The National Treasury Employees Union referred Tax Notes to the IRS, which said any closures attributable to protests would have minimal operational impacts because of the agency's ongoing shutdown orders.

Lough said that after reopening IRS brick-and-mortar facilities in Kentucky, Texas, and Utah the week of June 1, the agency hopes to open “three, four, five states every couple of weeks,” depending on consultations with state governors.

Lough didn’t explain how continued protests might affect IRS reopening plans.

10 Million Pieces of Mail

Speaking after the American Payroll Association panel, Chad Hooper, national president of the Professional Managers Association, told Tax Notes that civil disturbances temporarily closed the Philadelphia office, where he works as a supervisory tax analyst.

“Monday was the first day returning some employees back to Ogden [Utah], Austin [Texas], and Covington [Kentucky], and so I wouldn’t think the impact to operations was significant given the existing backlog of work,” Hooper said.

“The rest of the nation is still working with a limited number of volunteers, so any closed office would displace maybe a few hundred people,” Hooper added. 

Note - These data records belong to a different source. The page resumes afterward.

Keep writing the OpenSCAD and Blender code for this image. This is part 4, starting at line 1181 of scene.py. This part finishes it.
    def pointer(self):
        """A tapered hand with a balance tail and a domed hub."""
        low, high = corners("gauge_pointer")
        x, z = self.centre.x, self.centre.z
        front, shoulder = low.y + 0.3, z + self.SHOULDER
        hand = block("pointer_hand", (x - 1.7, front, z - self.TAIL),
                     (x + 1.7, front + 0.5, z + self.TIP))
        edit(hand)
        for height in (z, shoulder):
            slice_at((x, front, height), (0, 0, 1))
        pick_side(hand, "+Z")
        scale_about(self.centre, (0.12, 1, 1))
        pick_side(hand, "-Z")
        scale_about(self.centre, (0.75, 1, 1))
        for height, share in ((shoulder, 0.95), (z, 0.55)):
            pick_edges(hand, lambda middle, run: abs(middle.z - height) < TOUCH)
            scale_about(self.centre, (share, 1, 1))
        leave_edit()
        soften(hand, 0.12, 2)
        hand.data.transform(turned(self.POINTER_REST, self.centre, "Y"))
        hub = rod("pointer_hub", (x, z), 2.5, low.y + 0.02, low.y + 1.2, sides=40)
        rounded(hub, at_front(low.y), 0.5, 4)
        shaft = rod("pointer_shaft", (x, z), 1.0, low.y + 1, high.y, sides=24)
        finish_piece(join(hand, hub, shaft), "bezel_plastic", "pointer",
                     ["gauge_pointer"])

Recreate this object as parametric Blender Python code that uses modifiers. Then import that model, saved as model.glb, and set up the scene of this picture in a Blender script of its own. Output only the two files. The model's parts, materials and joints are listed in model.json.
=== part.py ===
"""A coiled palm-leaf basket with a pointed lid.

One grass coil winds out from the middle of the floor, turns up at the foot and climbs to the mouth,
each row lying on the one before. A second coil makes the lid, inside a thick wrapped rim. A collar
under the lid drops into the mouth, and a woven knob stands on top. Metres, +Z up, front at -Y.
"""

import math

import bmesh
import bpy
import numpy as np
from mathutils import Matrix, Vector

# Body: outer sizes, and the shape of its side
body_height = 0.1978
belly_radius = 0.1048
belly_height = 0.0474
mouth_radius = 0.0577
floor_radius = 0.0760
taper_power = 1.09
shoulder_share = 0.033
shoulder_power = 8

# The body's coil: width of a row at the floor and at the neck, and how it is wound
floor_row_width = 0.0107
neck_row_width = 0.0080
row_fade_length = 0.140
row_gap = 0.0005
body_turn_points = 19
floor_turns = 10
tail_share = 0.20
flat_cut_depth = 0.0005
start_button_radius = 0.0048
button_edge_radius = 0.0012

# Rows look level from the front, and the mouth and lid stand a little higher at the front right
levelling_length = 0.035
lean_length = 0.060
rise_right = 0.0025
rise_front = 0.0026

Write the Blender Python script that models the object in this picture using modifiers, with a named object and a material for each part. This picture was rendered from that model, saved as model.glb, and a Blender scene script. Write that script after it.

Lough told the American Payroll Association audience that the IRS has more than 10 million backlogged pieces of mail to sort, and while about 95 percent of taxpayers filed their tax returns electronically this year, that still leaves millions of paper return filers waiting for refund checks.

The IRS has already distributed $268 billion in economic impact payments to approximately 159 million individuals, Lough said.

“We’ve had issues, because [when] we need to do something that’s fast, you always have some issues that occur,” Lough said. “But they’ve been actually pretty minor compared to the extent of the payments.”